### GIVEN REQUEST:
Write out the whole listing exactly as it stands.

━━━━━━━━━━━━━━━━━━━━━━━━━━━━━━

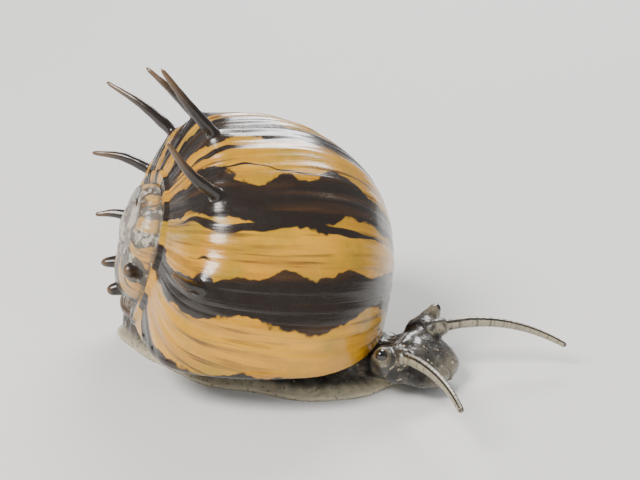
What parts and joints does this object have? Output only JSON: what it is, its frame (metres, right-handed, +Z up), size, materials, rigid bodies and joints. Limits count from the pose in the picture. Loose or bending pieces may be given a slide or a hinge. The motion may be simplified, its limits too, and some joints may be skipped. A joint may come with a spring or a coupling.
{
  "type": "nerite snail",
  "caption": "Crawling horned nerite snail, life size: rounded coiled shell with a row of shoulder spines, oval foot, snouted head, long feelers and eyes on short stalks.",
  "frame": {"origin": "on the sole of the foot, at floor level, under the middle of the shell", "axes": "+X towards the head, +Z up, the animal's right side with the spire faces -Y"},
  "size_m": [0.0317, 0.0202, 0.0187],
  "materials": {
    "shell": "satin, banded dark brown and golden olive along the growth lines",
    "mantle": "moist",
    "flesh": "moist, dark grey with pale flecks",
    "foot": "moist, grey with a pale cream hem and sole",
    "eye": "gloss",
    "operculum": "satin, with arched growth lines"
  },
  "bodies": {
    "root": {"shell": "shell", "mantle_edge": "mantle", "trunk": "flesh", "foot": "foot", "head": "flesh", "tentacle_left_root": "flesh", "tentacle_left_tip": "flesh", "eyestalk_left": "flesh", "eye_left": "eye", "tentacle_right_root": "flesh", "tentacle_right_tip": "flesh", "eyestalk_right": "flesh", "eye_right": "eye", "operculum": "operculum"}
  },
  "joints": []
}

━━━━━━━━━━━━━━━━━━━━━━━━━━━━━━

### RESPONSE TO THE EXERCISE:
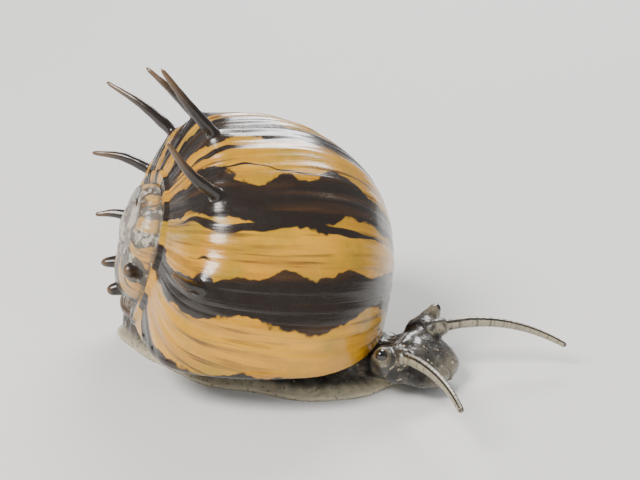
What parts and joints does this object have? Output only JSON: what it is, its frame (metres, right-handed, +Z up), size, materials, rigid bodies and joints. Limits count from the pose in the picture. Loose or bending pieces may be given a slide or a hinge. The motion may be simplified, its limits too, and some joints may be skipped. A joint may come with a spring or a coupling.
{
  "type": "nerite snail",
  "caption": "Crawling horned nerite snail, life size: rounded coiled shell with a row of shoulder spines, oval foot, snouted head, long feelers and eyes on short stalks.",
  "frame": {"origin": "on the sole of the foot, at floor level, under the middle of the shell", "axes": "+X towards the head, +Z up, the animal's right side with the spire faces -Y"},
  "size_m": [0.0317, 0.0202, 0.0187],
  "materials": {
    "shell": "satin, banded dark brown and golden olive along the growth lines",
    "mantle": "moist",
    "flesh": "moist, dark grey with pale flecks",
    "foot": "moist, grey with a pale cream hem and sole",
    "eye": "gloss",
    "operculum": "satin, with arched growth lines"
  },
  "bodies": {
    "root": {"shell": "shell", "mantle_edge": "mantle", "trunk": "flesh", "foot": "foot", "head": "flesh", "tentacle_left_root": "flesh", "tentacle_left_tip": "flesh", "eyestalk_left": "flesh", "eye_left": "eye", "tentacle_right_root": "flesh", "tentacle_right_tip": "flesh", "eyestalk_right": "flesh", "eye_right": "eye", "operculum": "operculum"}
  },
  "joints": []
}